# Equifax Data Breach....did you get your $125?



## Ooh-Rah (Jul 27, 2019)

Did you check and see if you are eligible for $125 from Equinox Data Breach?  I just checked and I am….this is legit, the link is inside the CNBC story.   

I may have banked up to $125 by filling out this Equifax claim in seconds — what are you waiting for?

To see if you are eligible and file your claim:  Home | Equifax Data Breach Settlement

You are welcome.


----------



## Diamondback 2/2 (Jul 27, 2019)

How do you whore yourself out for $125?

Just kidding bro, I clicked on the the link and got bored....

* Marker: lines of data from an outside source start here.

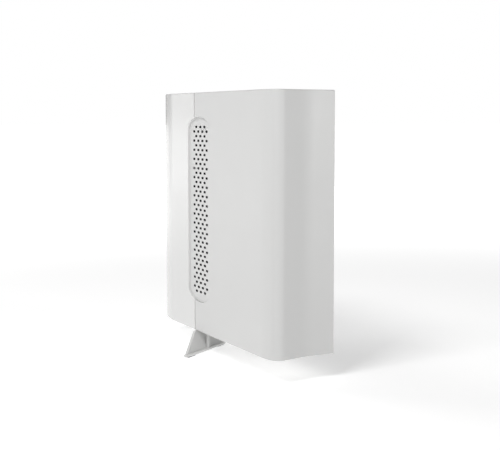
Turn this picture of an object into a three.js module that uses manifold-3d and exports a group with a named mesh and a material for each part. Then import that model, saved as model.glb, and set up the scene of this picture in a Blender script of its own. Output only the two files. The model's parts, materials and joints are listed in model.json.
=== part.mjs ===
// Wireless router: an upright slab enclosure on two diagonal blade legs.
// Millimetres, +Z up, the floor at z = 0, the broad vent face looking towards -Y, sockets towards +Y.
import * as THREE from "three";
import { mergeVertices } from "three/addons/utils/BufferGeometryUtils.js";
import Module from "manifold-3d";

// ---- driving dimensions --------------------------------------------------------------------
const BODY_LENGTH = 250; // along X, from the rounded nose to the shoulder of the near corner
const BODY_HEIGHT = 200;
const BODY_THICKNESS = 57; // along Y
const STAND_HEIGHT = 18; // gap between the floor and the enclosure's underside
const WALL = 2.5;
const GAP = 0.3; // clearance left between neighbouring pieces

// Plan outline of the enclosure.
const CORNER_LEAD_RADIUS = 54; // gentle start of the near corner
const CORNER_LEAD_SWEEP = 15; // degrees
const CORNER_RADIUS = 7.5; // tight shoulder of the near corner
const CORNER_SWEEP = 92;
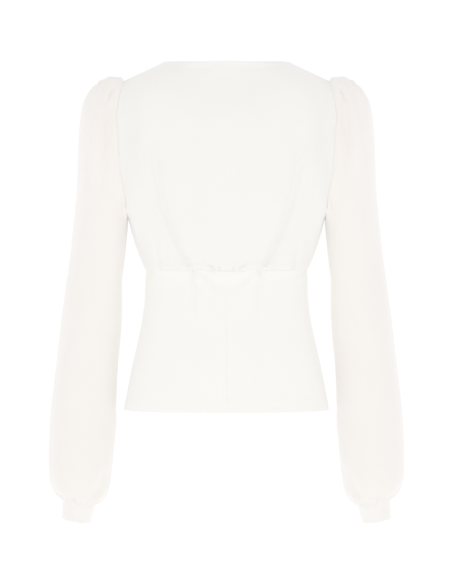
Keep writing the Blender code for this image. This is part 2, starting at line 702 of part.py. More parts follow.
def main():
    """Build every piece and give it its cloth."""
    for obj in list(bpy.data.objects):
        bpy.data.objects.remove(obj)
    fronts = [bodice_front("bodice_front_right", True), bodice_front("bodice_front_left", False)]
    body = [bodice_back(), *fronts]
    skirt = basque()
    arms = [sleeve("sleeve_right", False), sleeve("sleeve_left", True)]
    bands = [cuff("cuff_right", False), cuff("cuff_left", True)]
    looks = (
        (body, (0.93, 0.92, 0.89), 0.80),
        (skirt, (0.94, 0.93, 0.90), 0.78),
        (arms, (0.93, 0.91, 0.88), 0.85),
        (bands, (0.94, 0.92, 0.89), 0.80),
    )
    for pieces, colour, roughness in looks:
        for piece in pieces:
            piece.data.materials.append(cloth(f"{piece.name}_cloth", colour, roughness))


main()
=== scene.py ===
"""Wrap top of ivory crepe, dressed over its packed walls of cloth.

Metres, +Z up. The back of the top faces -Y and the wearer's right side is +X; the origin is
midway between the shoulder points. Each sewn piece is a thin shell on the outer face of its own
wall. The same tables of sizes give its form, and folds, gathers and turned edges are laid on it.
Tables are in millimetres, and MM turns them into metres.
"""
import logging
import math
from dataclasses import dataclass
from enum import Enum
from typing import Any, NamedTuple

import bpy
import numpy as np
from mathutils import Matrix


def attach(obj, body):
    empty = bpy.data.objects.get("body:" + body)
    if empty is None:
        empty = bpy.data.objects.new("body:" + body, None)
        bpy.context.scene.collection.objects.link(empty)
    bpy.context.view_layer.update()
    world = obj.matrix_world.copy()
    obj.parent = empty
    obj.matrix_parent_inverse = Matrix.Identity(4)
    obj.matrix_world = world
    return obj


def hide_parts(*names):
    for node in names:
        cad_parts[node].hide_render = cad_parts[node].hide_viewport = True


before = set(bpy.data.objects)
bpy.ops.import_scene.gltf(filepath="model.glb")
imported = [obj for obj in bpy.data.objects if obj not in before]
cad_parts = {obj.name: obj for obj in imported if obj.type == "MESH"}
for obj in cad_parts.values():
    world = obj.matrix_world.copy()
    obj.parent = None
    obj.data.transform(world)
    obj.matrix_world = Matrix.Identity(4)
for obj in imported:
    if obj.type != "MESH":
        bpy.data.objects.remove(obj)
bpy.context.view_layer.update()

LOG = logging.getLogger("wrap_top")

MM = 0.001
CLOTH = 0.8 * MM                 # thickness of a shell
HALF_GAP = 0.01 * MM             # between two sewn pieces, far less than between their walls
PLACE_MAP = "place_on_cloth"     # texture map of a piece: metres across and along its own cloth


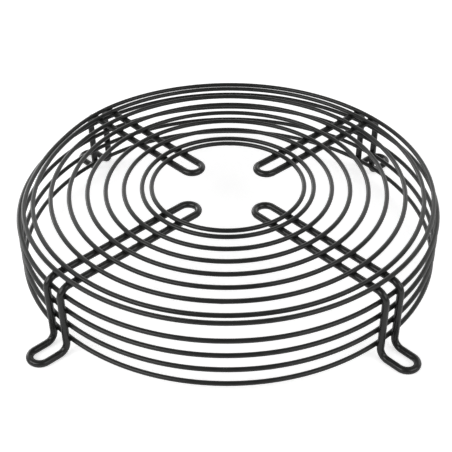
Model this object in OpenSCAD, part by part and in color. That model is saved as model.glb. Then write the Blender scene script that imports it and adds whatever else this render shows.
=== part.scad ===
// Basket guard for an axial fan.
// Round wire rings are resistance-welded across the support wires. Each support
// wire is one closed hairpin: two parallel strands that run out under the face
// rings, turn down outside the side rings and turn out again as a foot loop.
// The fan's axis is Z, and the guard stands on its foot loops at Z = 0.

/* [Wire] */
// Diameter of the ring wire, coating included
ring_wire_d = 2.6; // [2:0.1:3.4]
// Diameter of the support wire, coating included
support_wire_d = 4; // [3:0.1:5]
// Depth to which welding presses a ring onto a support wire
weld_set = 0.25; // [0.1:0.05:0.5]

/* [Face rings] */
// Centreline radius of the innermost face ring
inner_ring_r = 44; // [38:0.5:56]
// Spacing of the close pair of rings at the inner edge
inner_pair_pitch = 5.5; // [4:0.1:8]
// Spacing of the rings across the face
face_pitch = 10.4; // [7:0.1:13]
// Number of even steps across the face, between the two close pairs
face_steps = 6; // [4:1:8]
// Spacing of the close pair of rings at the outer edge
outer_pair_pitch = 5.5; // [4:0.1:8]

/* [Side rings] */
// Number of rings down the side wall
side_count = 4; // [2:1:7]
// Spacing of the side rings
side_pitch = 9.8; // [6:0.1:13]

/* [Support wires] */
// Number of support wires
support_count = 4; // [3:1:6]
// Distance between the two strands of a support wire, centre to centre
strand_pitch = 11.7; // [9:0.1:14]
// Distance from the fan's axis to the bend centre of an inner loop
inner_loop_r = 30.8; // [26:0.1:34]
// Centreline radius of the shoulder bend
shoulder_bend_r = 6; // [4.5:0.1:12]
// Straight length of an upright below the lowest side ring
foot_land = 1; // [0.5:0.1:30]
// Centreline radius of the bend from upright to foot
foot_bend_r = 5.4; // [4:0.1:12]
// Straight length of a foot, from its bend to its end loop
foot_run = 7.8; // [4:0.1:30]

/* [Hidden] */

wire_facets = 32;
bend_facets = 180;
coating = [0.2, 0.2, 0.2];

// A ring and a support wire cross at this distance, centre to centre
seat = (ring_wire_d + support_wire_d) / 2 - weld_set;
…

You see that shit about combat ear plugs from 3m? Lol nobody said you can hear the spoon flop off a grenade when you wear them... hints my hearing loss.... I mean claim....lmao


----------



## racing_kitty (Jul 27, 2019)

For all the times I’ve heard about security breaches, I availed myself of their free credit monitoring service vs the $125.


----------



## Marine0311 (Jul 27, 2019)

I did!


----------



## Ooh-Rah (Jul 27, 2019)

Follow up....

What happens if you don’t claim your $125 from Equifax? You lose it — and your chance to sue in the future. — CNN


----------



## Stretcher Jockey (Jul 27, 2019)

Picked up my $125 versus the free monitoring just a bit ago. I was also impacted by the massive breach of military personnel's records a couple years ago so I got lifetime monitoring from them.


----------



## DA SWO (Jul 27, 2019)

I'll take 125, and another 125 for my wife.
I have Life Lock, so the free monitoring does nothing for me.


----------



## Kaldak (Jul 27, 2019)

Wasn't impacted.


----------



## racing_kitty (Jul 27, 2019)

Stretcher Jockey said:


> Picked up my $125 versus the free monitoring just a bit ago. I was also impacted by the massive breach of military personnel's records a couple years ago so I got lifetime monitoring from them.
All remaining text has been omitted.